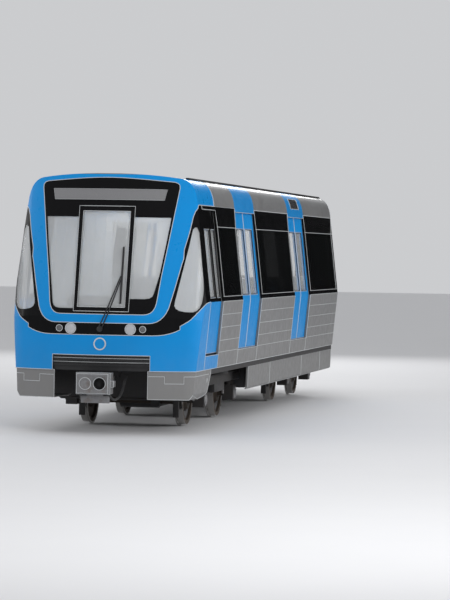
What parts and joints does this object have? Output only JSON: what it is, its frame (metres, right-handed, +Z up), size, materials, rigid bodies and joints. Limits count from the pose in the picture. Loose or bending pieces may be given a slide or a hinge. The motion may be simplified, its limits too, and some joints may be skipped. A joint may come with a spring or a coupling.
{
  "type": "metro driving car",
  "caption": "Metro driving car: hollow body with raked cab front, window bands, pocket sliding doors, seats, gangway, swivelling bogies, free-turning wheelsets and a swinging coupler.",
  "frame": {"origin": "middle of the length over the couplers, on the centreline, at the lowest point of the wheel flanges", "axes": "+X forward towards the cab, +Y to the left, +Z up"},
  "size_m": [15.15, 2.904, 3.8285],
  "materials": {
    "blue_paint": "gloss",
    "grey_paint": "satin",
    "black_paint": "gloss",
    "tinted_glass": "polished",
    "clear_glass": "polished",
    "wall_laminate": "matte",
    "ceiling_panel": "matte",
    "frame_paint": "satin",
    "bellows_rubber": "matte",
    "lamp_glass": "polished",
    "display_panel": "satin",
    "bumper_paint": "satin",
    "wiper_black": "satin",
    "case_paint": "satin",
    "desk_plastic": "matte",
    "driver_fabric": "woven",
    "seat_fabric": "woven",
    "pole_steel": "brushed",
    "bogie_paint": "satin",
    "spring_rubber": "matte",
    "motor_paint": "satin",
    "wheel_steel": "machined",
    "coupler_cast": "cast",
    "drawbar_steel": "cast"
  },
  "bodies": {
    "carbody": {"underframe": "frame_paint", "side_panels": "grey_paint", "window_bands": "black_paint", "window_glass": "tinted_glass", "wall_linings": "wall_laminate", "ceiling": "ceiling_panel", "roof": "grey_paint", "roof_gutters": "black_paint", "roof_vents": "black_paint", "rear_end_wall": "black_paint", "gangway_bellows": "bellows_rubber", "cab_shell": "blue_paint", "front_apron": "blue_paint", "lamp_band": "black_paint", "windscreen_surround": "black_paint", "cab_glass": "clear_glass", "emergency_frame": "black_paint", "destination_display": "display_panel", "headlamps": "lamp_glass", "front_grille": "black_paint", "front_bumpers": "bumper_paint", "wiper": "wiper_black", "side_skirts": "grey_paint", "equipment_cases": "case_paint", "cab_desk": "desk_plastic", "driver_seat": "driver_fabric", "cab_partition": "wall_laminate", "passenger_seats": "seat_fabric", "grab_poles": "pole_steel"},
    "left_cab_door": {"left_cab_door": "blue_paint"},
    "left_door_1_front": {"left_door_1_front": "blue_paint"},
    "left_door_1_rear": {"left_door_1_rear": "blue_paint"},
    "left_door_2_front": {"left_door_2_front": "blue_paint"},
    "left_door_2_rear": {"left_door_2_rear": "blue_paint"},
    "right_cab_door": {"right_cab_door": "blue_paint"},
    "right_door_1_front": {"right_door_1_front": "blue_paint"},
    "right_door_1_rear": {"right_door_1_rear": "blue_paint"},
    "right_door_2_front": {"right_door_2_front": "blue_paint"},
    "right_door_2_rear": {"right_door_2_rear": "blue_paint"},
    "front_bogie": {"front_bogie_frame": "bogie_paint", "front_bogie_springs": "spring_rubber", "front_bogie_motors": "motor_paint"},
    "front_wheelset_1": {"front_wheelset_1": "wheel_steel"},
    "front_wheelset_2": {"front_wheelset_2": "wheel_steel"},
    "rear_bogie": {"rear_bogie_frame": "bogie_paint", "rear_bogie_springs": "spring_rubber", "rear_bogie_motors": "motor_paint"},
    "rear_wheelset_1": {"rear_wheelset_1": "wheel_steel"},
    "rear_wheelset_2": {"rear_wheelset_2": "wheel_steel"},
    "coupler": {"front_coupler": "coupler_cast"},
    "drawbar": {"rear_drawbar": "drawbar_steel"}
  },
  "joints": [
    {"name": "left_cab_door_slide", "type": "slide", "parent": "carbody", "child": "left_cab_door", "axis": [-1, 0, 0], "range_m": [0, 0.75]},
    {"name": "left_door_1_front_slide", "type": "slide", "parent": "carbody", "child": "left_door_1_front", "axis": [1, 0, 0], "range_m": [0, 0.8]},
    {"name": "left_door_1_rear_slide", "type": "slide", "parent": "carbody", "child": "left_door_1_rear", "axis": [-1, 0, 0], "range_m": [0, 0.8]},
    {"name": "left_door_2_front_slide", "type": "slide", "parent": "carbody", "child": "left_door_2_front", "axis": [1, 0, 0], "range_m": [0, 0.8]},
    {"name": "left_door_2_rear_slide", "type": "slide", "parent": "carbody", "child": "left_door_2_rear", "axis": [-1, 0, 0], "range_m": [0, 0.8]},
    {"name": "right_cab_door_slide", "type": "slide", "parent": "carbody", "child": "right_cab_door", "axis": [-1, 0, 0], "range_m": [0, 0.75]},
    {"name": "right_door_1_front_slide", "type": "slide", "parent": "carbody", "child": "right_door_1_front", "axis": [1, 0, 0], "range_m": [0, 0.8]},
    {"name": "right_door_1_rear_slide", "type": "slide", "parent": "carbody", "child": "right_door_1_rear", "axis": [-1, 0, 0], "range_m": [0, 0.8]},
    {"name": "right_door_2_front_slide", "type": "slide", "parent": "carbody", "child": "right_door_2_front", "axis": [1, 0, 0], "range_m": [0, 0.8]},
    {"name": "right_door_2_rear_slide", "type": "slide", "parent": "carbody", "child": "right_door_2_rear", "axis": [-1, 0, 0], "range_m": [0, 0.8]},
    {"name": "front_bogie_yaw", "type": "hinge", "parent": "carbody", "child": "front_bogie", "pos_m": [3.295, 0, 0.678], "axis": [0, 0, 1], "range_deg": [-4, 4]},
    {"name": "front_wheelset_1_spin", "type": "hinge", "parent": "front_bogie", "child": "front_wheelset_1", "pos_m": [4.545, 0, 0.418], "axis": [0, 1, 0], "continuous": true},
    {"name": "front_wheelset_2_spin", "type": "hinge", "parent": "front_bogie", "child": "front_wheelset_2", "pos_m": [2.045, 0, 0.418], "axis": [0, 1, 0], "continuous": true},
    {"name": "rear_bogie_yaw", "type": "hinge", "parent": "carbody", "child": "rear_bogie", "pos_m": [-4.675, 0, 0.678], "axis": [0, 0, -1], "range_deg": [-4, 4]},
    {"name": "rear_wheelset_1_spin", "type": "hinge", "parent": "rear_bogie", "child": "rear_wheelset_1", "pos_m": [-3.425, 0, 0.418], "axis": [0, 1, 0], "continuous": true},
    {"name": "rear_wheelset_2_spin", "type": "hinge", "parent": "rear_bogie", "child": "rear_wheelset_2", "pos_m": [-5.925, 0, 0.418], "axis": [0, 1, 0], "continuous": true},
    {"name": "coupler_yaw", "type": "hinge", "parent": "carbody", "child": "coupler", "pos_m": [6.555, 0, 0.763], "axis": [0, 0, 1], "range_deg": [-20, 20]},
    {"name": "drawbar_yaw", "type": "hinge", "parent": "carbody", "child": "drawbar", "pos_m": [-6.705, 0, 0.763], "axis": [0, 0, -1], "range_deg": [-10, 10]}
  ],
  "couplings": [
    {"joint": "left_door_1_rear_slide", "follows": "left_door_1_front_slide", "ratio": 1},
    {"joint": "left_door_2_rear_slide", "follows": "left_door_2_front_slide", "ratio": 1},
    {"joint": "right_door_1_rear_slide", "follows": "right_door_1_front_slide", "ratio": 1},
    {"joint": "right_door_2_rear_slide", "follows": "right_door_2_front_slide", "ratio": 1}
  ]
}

== WHAT YOU ARE ASKED TO DO ==
Give the listing above again, word for word.

== EXERCISE RESULT ==
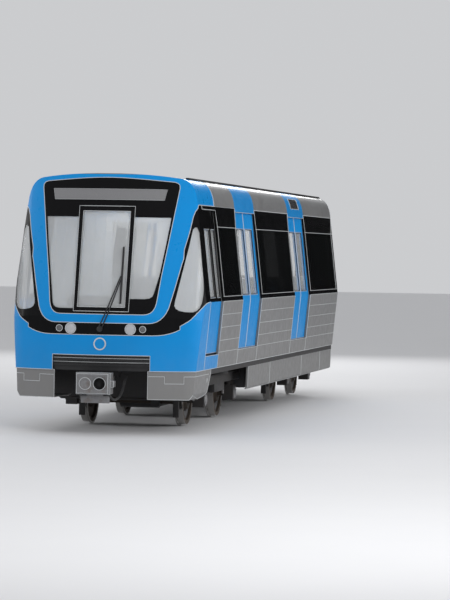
What parts and joints does this object have? Output only JSON: what it is, its frame (metres, right-handed, +Z up), size, materials, rigid bodies and joints. Limits count from the pose in the picture. Loose or bending pieces may be given a slide or a hinge. The motion may be simplified, its limits too, and some joints may be skipped. A joint may come with a spring or a coupling.
{
  "type": "metro driving car",
  "caption": "Metro driving car: hollow body with raked cab front, window bands, pocket sliding doors, seats, gangway, swivelling bogies, free-turning wheelsets and a swinging coupler.",
  "frame": {"origin": "middle of the length over the couplers, on the centreline, at the lowest point of the wheel flanges", "axes": "+X forward towards the cab, +Y to the left, +Z up"},
  "size_m": [15.15, 2.904, 3.8285],
  "materials": {
    "blue_paint": "gloss",
    "grey_paint": "satin",
    "black_paint": "gloss",
    "tinted_glass": "polished",
    "clear_glass": "polished",
    "wall_laminate": "matte",
    "ceiling_panel": "matte",
    "frame_paint": "satin",
    "bellows_rubber": "matte",
    "lamp_glass": "polished",
    "display_panel": "satin",
    "bumper_paint": "satin",
    "wiper_black": "satin",
    "case_paint": "satin",
    "desk_plastic": "matte",
    "driver_fabric": "woven",
    "seat_fabric": "woven",
    "pole_steel": "brushed",
    "bogie_paint": "satin",
    "spring_rubber": "matte",
    "motor_paint": "satin",
    "wheel_steel": "machined",
    "coupler_cast": "cast",
    "drawbar_steel": "cast"
  },
  "bodies": {
    "carbody": {"underframe": "frame_paint", "side_panels": "grey_paint", "window_bands": "black_paint", "window_glass": "tinted_glass", "wall_linings": "wall_laminate", "ceiling": "ceiling_panel", "roof": "grey_paint", "roof_gutters": "black_paint", "roof_vents": "black_paint", "rear_end_wall": "black_paint", "gangway_bellows": "bellows_rubber", "cab_shell": "blue_paint", "front_apron": "blue_paint", "lamp_band": "black_paint", "windscreen_surround": "black_paint", "cab_glass": "clear_glass", "emergency_frame": "black_paint", "destination_display": "display_panel", "headlamps": "lamp_glass", "front_grille": "black_paint", "front_bumpers": "bumper_paint", "wiper": "wiper_black", "side_skirts": "grey_paint", "equipment_cases": "case_paint", "cab_desk": "desk_plastic", "driver_seat": "driver_fabric", "cab_partition": "wall_laminate", "passenger_seats": "seat_fabric", "grab_poles": "pole_steel"},
    "left_cab_door": {"left_cab_door": "blue_paint"},
    "left_door_1_front": {"left_door_1_front": "blue_paint"},
    "left_door_1_rear": {"left_door_1_rear": "blue_paint"},
    "left_door_2_front": {"left_door_2_front": "blue_paint"},
    "left_door_2_rear": {"left_door_2_rear": "blue_paint"},
    "right_cab_door": {"right_cab_door": "blue_paint"},
    "right_door_1_front": {"right_door_1_front": "blue_paint"},
    "right_door_1_rear": {"right_door_1_rear": "blue_paint"},
    "right_door_2_front": {"right_door_2_front": "blue_paint"},
    "right_door_2_rear": {"right_door_2_rear": "blue_paint"},
    "front_bogie": {"front_bogie_frame": "bogie_paint", "front_bogie_springs": "spring_rubber", "front_bogie_motors": "motor_paint"},
    "front_wheelset_1": {"front_wheelset_1": "wheel_steel"},
    "front_wheelset_2": {"front_wheelset_2": "wheel_steel"},
    "rear_bogie": {"rear_bogie_frame": "bogie_paint", "rear_bogie_springs": "spring_rubber", "rear_bogie_motors": "motor_paint"},
    "rear_wheelset_1": {"rear_wheelset_1": "wheel_steel"},
    "rear_wheelset_2": {"rear_wheelset_2": "wheel_steel"},
    "coupler": {"front_coupler": "coupler_cast"},
    "drawbar": {"rear_drawbar": "drawbar_steel"}
  },
  "joints": [
    {"name": "left_cab_door_slide", "type": "slide", "parent": "carbody", "child": "left_cab_door", "axis": [-1, 0, 0], "range_m": [0, 0.75]},
    {"name": "left_door_1_front_slide", "type": "slide", "parent": "carbody", "child": "left_door_1_front", "axis": [1, 0, 0], "range_m": [0, 0.8]},
    {"name": "left_door_1_rear_slide", "type": "slide", "parent": "carbody", "child": "left_door_1_rear", "axis": [-1, 0, 0], "range_m": [0, 0.8]},
    {"name": "left_door_2_front_slide", "type": "slide", "parent": "carbody", "child": "left_door_2_front", "axis": [1, 0, 0], "range_m": [0, 0.8]},
    {"name": "left_door_2_rear_slide", "type": "slide", "parent": "carbody", "child": "left_door_2_rear", "axis": [-1, 0, 0], "range_m": [0, 0.8]},
    {"name": "right_cab_door_slide", "type": "slide", "parent": "carbody", "child": "right_cab_door", "axis": [-1, 0, 0], "range_m": [0, 0.75]},
    {"name": "right_door_1_front_slide", "type": "slide", "parent": "carbody", "child": "right_door_1_front", "axis": [1, 0, 0], "range_m": [0, 0.8]},
    {"name": "right_door_1_rear_slide", "type": "slide", "parent": "carbody", "child": "right_door_1_rear", "axis": [-1, 0, 0], "range_m": [0, 0.8]},
    {"name": "right_door_2_front_slide", "type": "slide", "parent": "carbody", "child": "right_door_2_front", "axis": [1, 0, 0], "range_m": [0, 0.8]},
    {"name": "right_door_2_rear_slide", "type": "slide", "parent": "carbody", "child": "right_door_2_rear", "axis": [-1, 0, 0], "range_m": [0, 0.8]},
    {"name": "front_bogie_yaw", "type": "hinge", "parent": "carbody", "child": "front_bogie", "pos_m": [3.295, 0, 0.678], "axis": [0, 0, 1], "range_deg": [-4, 4]},
    {"name": "front_wheelset_1_spin", "type": "hinge", "parent": "front_bogie", "child": "front_wheelset_1", "pos_m": [4.545, 0, 0.418], "axis": [0, 1, 0], "continuous": true},
    {"name": "front_wheelset_2_spin", "type": "hinge", "parent": "front_bogie", "child": "front_wheelset_2", "pos_m": [2.045, 0, 0.418], "axis": [0, 1, 0], "continuous": true},
    {"name": "rear_bogie_yaw", "type": "hinge", "parent": "carbody", "child": "rear_bogie", "pos_m": [-4.675, 0, 0.678], "axis": [0, 0, -1], "range_deg": [-4, 4]},
    {"name": "rear_wheelset_1_spin", "type": "hinge", "parent": "rear_bogie", "child": "rear_wheelset_1", "pos_m": [-3.425, 0, 0.418], "axis": [0, 1, 0], "continuous": true},
    {"name": "rear_wheelset_2_spin", "type": "hinge", "parent": "rear_bogie", "child": "rear_wheelset_2", "pos_m": [-5.925, 0, 0.418], "axis": [0, 1, 0], "continuous": true},
    {"name": "coupler_yaw", "type": "hinge", "parent": "carbody", "child": "coupler", "pos_m": [6.555, 0, 0.763], "axis": [0, 0, 1], "range_deg": [-20, 20]},
    {"name": "drawbar_yaw", "type": "hinge", "parent": "carbody", "child": "drawbar", "pos_m": [-6.705, 0, 0.763], "axis": [0, 0, -1], "range_deg": [-10, 10]}
  ],
  "couplings": [
    {"joint": "left_door_1_rear_slide", "follows": "left_door_1_front_slide", "ratio": 1},
    {"joint": "left_door_2_rear_slide", "follows": "left_door_2_front_slide", "ratio": 1},
    {"joint": "right_door_1_rear_slide", "follows": "right_door_1_front_slide", "ratio": 1},
    {"joint": "right_door_2_rear_slide", "follows": "right_door_2_front_slide", "ratio": 1}
  ]
}